Nuestro Antonio Tovar
Como viento fresco, como caricia, como abrazo, como consuelo: así hemos recibido muchos la noticia de la gran ovación de los vascólogos a Antonio Tovar. Culmina así un merecimiento de muchos años. Creo que soy testigo de excepción de cómo Tovar empezó con el tema. Estábamos en la Salamanca de los finales años cuarenta: a pesar de los bufidos del obispo, porque yo visitaba asiduamente ¡a un pagano!, tuve la suerte de estar muy cerca de su trabajo. Por cierto que en cuanto Ruiz Giménez nombró rector a Tovar todo fueron mieles por parte del obispo. Tovar había publicado su Sócrates. Este libro, con Naturaleza, historia y Dios, de Zubiri; con el de Laín, sobre la generación del 98; con los de Aranguren, que ahora se reeditan, son el mejor testimonio cultural de esos años, testimonio de ciencia abierta y testimonio de lucha porque Zubiri no estaba en la universidad, porque a Laín y a Aranguren les asaeteaban de consuno jesuitas y dominicos, que para eso sí se olvidaban de sus polémicas sobre el libre arbitrio.Tovar, que pudo ser muchas cosas, lo dejó todo y dio ejemplo en los tiempos del vergonzoso «guadalajarismo» de vivir de verdad en Salamanca: muy a lo castizo y hogareño, con chocolate y churros y grandes bocadillos para hambres de seminaristas, su casa era prolongación de la cátedra. Y lo que siempre es necesario recordar por su carácter de absoluta excepción: su piano de media cola abierto y sonando Chopin, Schumann, Falla. Yo venía del seminario de Vitoria y mi niñez musical había sido rotundamente bilbaína. Tovar y yo, vallisoletanos los dos, hablábamos y hablábamos de lo que parecía dormido problema vasco. Entonces, junto al latín de la cátedra, con largo viaje luego para estudiar las lenguas precolombinas, el trabajo sobre el idioma vasco, trabajo con muy reconocidas herencias y con incesante diálogo, crece y crece en artículos, conferencias, hasta ser libro magistral del que todos podemos y debemos aprender, como aprendimos de su Sócrates y de su Platón.
En un libro mío he contado cosas de cuando Tovar fue rector. Luego, Estados Unidos, y luego, Tubinga, huyendo del asco madrileño. Para no romper su silueta de verdadero «hombre de cultura», Tovar ejercita una singularísima crítica literaria, labor que, sin necesidad de aparentar una prisa de bombero hacia las novedades, le sirve para estar abierto al mundo y para enseñar.

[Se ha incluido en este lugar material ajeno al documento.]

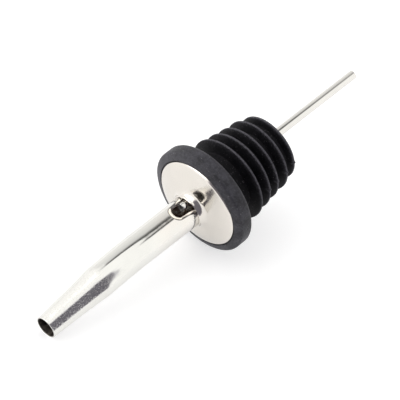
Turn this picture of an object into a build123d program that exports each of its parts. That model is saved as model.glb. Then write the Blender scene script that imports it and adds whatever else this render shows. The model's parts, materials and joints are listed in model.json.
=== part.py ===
from build123d import *
from math import asin, atan2, cos, hypot, radians, sin, tan
import os

# Free-flow pour spout for a spirits bottle: ribbed rubber stopper, domed
# steel cap, bent and tapered steel spout with a vent notch, breather tube.
#
# Millimetres, +Z up.  The part lies the way it rests on a bar top: on the rim
# of the stopper flange and on the tip of the spout, mouth towards -Y and vent
# notch on top.  The origin is the centre of the flange's sealing face.
# Sections are drawn in axis_frame, where x runs along the stopper axis
# towards the bottle and y is the side that the vent notch is on.

os.makedirs("parts", exist_ok=True)

# ---- rubber stopper
FLANGE_R = 15.5
FLANGE_T = 4.9
FLANGE_SIDE = 4.05
FLANGE_FRONT_ROUND = 0.8
FLANGE_BACK_ROUND = 0.9
RECESS_R = 13.15
RECESS_DEPTH = 0.5
NECK_R = 9.2
NECK_ROUND = 1.0
PLUG_LENGTH = 23.5
RIB_POSITIONS = (7.1, 10.94, 14.56, 18.54, 22.52)
RIB_RADII = (12.29, 11.63, 11.12, 10.73, 9.62)
FLOOR_RADII = (9.0, 8.7, 8.4, 8.1, 7.6)
RIB_TIP = 0.3
RIB_FRONT = 1.3
RIB_BACK = 0.85
STEM_BORE_R = 4.52

# ---- domed steel cap
CAP_R = 12.95
CAP_T = 0.7
RIM_ROUND = 0.9
RIM_SWEEP_DEG = 68.0
DOME_RISE = 2.05
DOME_R = 6.2
DOME_BULGE = 0.2
COLLAR_TOP = 3.9
COLLAR_BORE_R = 4.53
COLLAR_R = 4.8
COLLAR_BACK = 2.3

# ---- spout tube
TUBE_R = 4.5
WALL = 0.5
MOUTH_WALL = 0.38
STEM_END = 24.3
FOOT_R = 5.3
RISE_DEG = 2.2
RISE_START = 5.5
RISE_RADIUS = 90.0
BEND_DEG = 8.4
BEND_START = 20.5
BEND_RADIUS = 100.0
TAPER_START = 35.2
TAPER_LENGTH = 19.9
RIDGE_AT = 0.35
RIDGE_R = 4.58
TAPER_RADII = (4.44, 4.165, 3.94, 3.745, 3.585, 3.45, 3.3)
TAPER_STEPS = (1.5, 4.8, 7.8, 10.7, 13.6, 16.3, 18.6)
MOUTH_R = 3.23
MOUTH_CUT_DEG = 3.0

# ---- vent notch in the top of the tube
NOTCH_START = 3.55
NOTCH_END = 10.8
NOTCH_HALF_BACK = 3.75
NOTCH_HALF_MID = 2.75
NOTCH_ROUND = 2.35
NOTCH_FLOOR = 1.2

# ---- breather tube
BREATHER_R = 1.3
BREATHER_BORE_R = 0.95
BREATHER_UP = 2.3
BREATHER_UP_FAR = 2.5
BREATHER_SIDE = -0.95
BREATHER_SIDE_FAR = -0.15
BREATHER_START = 5.5
BREATHER_FAR = 56.4
SOLDER_FROM = 0.4
SOLDER_TO = 3.2
SOLDER_R = 1.5

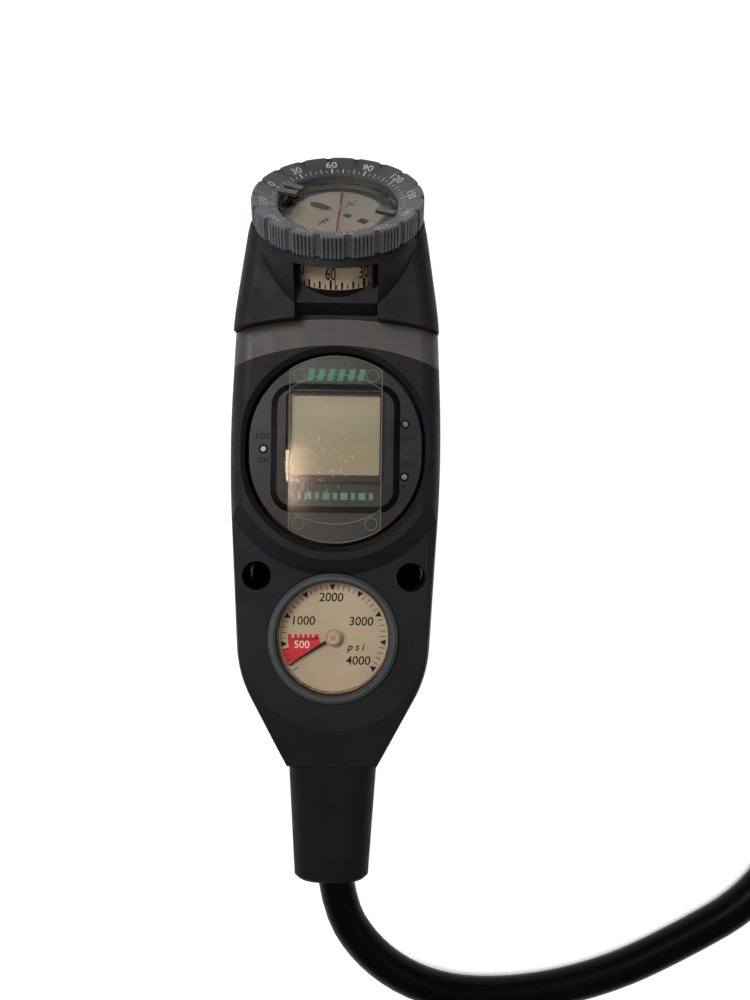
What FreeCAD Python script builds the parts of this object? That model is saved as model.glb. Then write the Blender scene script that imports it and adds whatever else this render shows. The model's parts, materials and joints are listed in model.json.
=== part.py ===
"""Dive instrument console with its high-pressure hose: compass, dive computer and pressure gauge in a rubber boot.

Millimetres. Z comes out of the instrument faces and Y runs from the hose towards the compass. The origin is
under the middle of the console, on the surface that its back lies on.
"""

import FreeCAD, Part
import math
import os

V = FreeCAD.Vector

# Stations along the console, from the hose's end to the back of the bezel
neck_length = 44.8
seam_to_gauge = 48.9
gauge_to_computer = 70.7
computer_to_compass = 93.2

# Levels of the console above its back
face_level = 33.0
rim_level = 36.5
flank_level = 45.0
back_edge_rounding = 6.0
top_edge_rounding = 7.0
floor_under_gauge = 4.2
floor_under_computer = 5.0

# Fits
seam_gap = 0.2
pocket_gap = 0.3
running_gap = 0.05
loose_gap = 0.1
turning_gap = 0.3

# Boot outline: half widths and corner roundings
computer_side_wall = 6.45
gauge_side_wall = 11.0
shoulder_half_width = 37.9
cradle_half_width = 29.0
seam_half_width = 16.9
seam_overrun = 14.4
seam_overrun_rounding = 12.0
gauge_corner_setback = 14.0
shoulder_setback = 1.1
cradle_back_margin = 0.9
boot_side_rounding = 680.0
shoulder_rounding = 150.0
gauge_rounding = 46.0
cradle_rounding = 33.0
tail_slope = 12.0
plateau_margin = 10.3
seam_lift = 3.0
seam_ramp = 13.0
heel_lift = 6.0
heel_ramp = 11.0

# Mound around the computer
mound_top_margin = 4.8
rim_lip = 2.0
mound_foot_margin = 10.9

# Clip holes
clip_hole_radius = 5.45
clip_hole_offset = 29.0
clip_hole_advance = 23.2

# Accent band
band_wall = 2.1
band_width = 9.9
band_low_arc = 93.0
band_high_arc = 150.0
tongue_offset = 26.0
tongue_width = 10.0
tongue_height = 12.0
tongue_depth = 7.0
tongue_level = 6.0
band_screw_radius = 1.5
band_screw_head_radius = 3.0
band_screw_head_height = 1.8
band_screw_length = 13.0
screw_recess = 0.6

# Neck sleeve
neck_half_width = 17.0
neck_half_height = 13.0
neck_corner = 12.5
tail_half_width = 14.2
tail_half_height = 11.5
tail_corner = 11.2
tail_edge = 1.2
spigot_radius = 11.0
spigot_length = 12.0
neck_bore_radius = 9.6
neck_grip_radius = 7.6
neck_mouth_radius = 9.3
neck_mouth_depth = 13.5
neck_taper_start = 2.0

# High-pressure line, measured from the middle of the gauge
line_height = 16.5
line_cavity_radius = 10.2
stem_start = 15.9
stem_length = 19.1
stem_radius = 5.0
stem_thread_radius = 6.6
stem_flange_radius = 8.0
stem_flange_thickness = 2.4
spool_radius = 2.5
spool_length = 12.0
nut_across_flats = 16.0
nut_length = 15.8
nut_wall_back = 2.4
barb_collar_radius = 6.4
barb_collar_length = 3.3
barb_neck_radius = 4.3
barb_neck_length = 4.7
ferrule_radius = 8.2
ferrule_length = 24.7

# Pressure gauge
gauge_case_radius = 22.6
gauge_case_wall = 1.7
gauge_ledge = 1.4
gauge_floor = 1.7
gauge_ring_radius = 24.4
gauge_ring_height = 6.5
gauge_ring_lip = 1.25
gauge_ring_bore = 21.3
gauge_proud = 2.5
gauge_lens_thickness = 2.6
gasket_thickness = 0.6
dial_radius = 20.7
dial_thickness = 0.8
dial_depth = 3.6
shaft_radius = 0.9
arbor_radius = 5.3
needle_length = 20.0
needle_width = 0.65
needle_tail = 2.8
needle_clearance = 0.9
needle_shaft_end = 0.8
needle_thickness = 0.6
needle_angle = 212.7
needle_hub_radius = 2.2
hub_cap_radius = 3.2
hub_cap_height = 1.7
bourdon_radius = 15.0
bourdon_step = 2.2
bourdon_wall = 1.2
bourdon_height = 3.0
bourdon_half_turns = 5
frame_bar_width = 6.0
frame_bar_thickness = 1.5
frame_pillar_radius = 1.3
frame_pillar_offset = 17.9
blowout_radius = 2.2
blowout_offset = 13.0

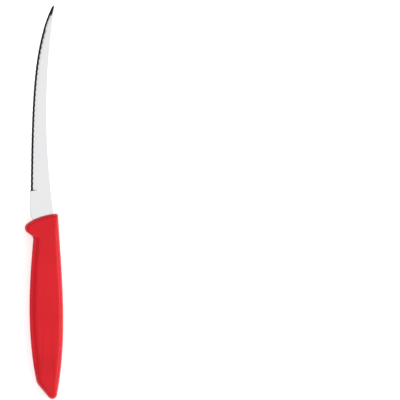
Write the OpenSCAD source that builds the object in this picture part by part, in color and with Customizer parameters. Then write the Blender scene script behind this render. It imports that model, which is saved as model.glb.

En las cartas que en Roma he recibido de Tovar no aparece el manido «desencanto»: en una me recordaba lo de la libertad como primer don de Dios, predicada en una homilía. No hay desencanto, y no porque esté lejos: no está lejos, aunque no le llamen, porque la gran ovación de San Sebastián no es sino el símbolo de que la gran política cultural puede hacerse desde la libertad sin entrar en la creciente erótica del mando. Es de verdad política cultural, porque se ejerce a través de una libertad totalmente responsable.
Buena cosa, bella cosa: que el apurado rigor del filólogo pueda ser puente de paz, de comprensión. ¡Nuestro Antonio Tovar! El sabe muy bien que de cerca y de lejos, en España y fuera de ella, representa para muchos lo que ya es raro como forma de vida: el «maestro amigo». No queremos saber que está cerca de la jubilación, porque maestros así son la universidad perenne, viva. Y tan viva: nada menos que desde el libro lanzar una singular convocatoria para el problema más grave que tiene hoy España, para ese dolor diario al que sería monstruoso acostumbrarse. Con Tovar sabíamos tantas cosas de la antigüedad; con Tovar aprendemos política, y viajando a San Sebastián, como acabo de hacerlo, podemos abrir puertas que parecían cerradas.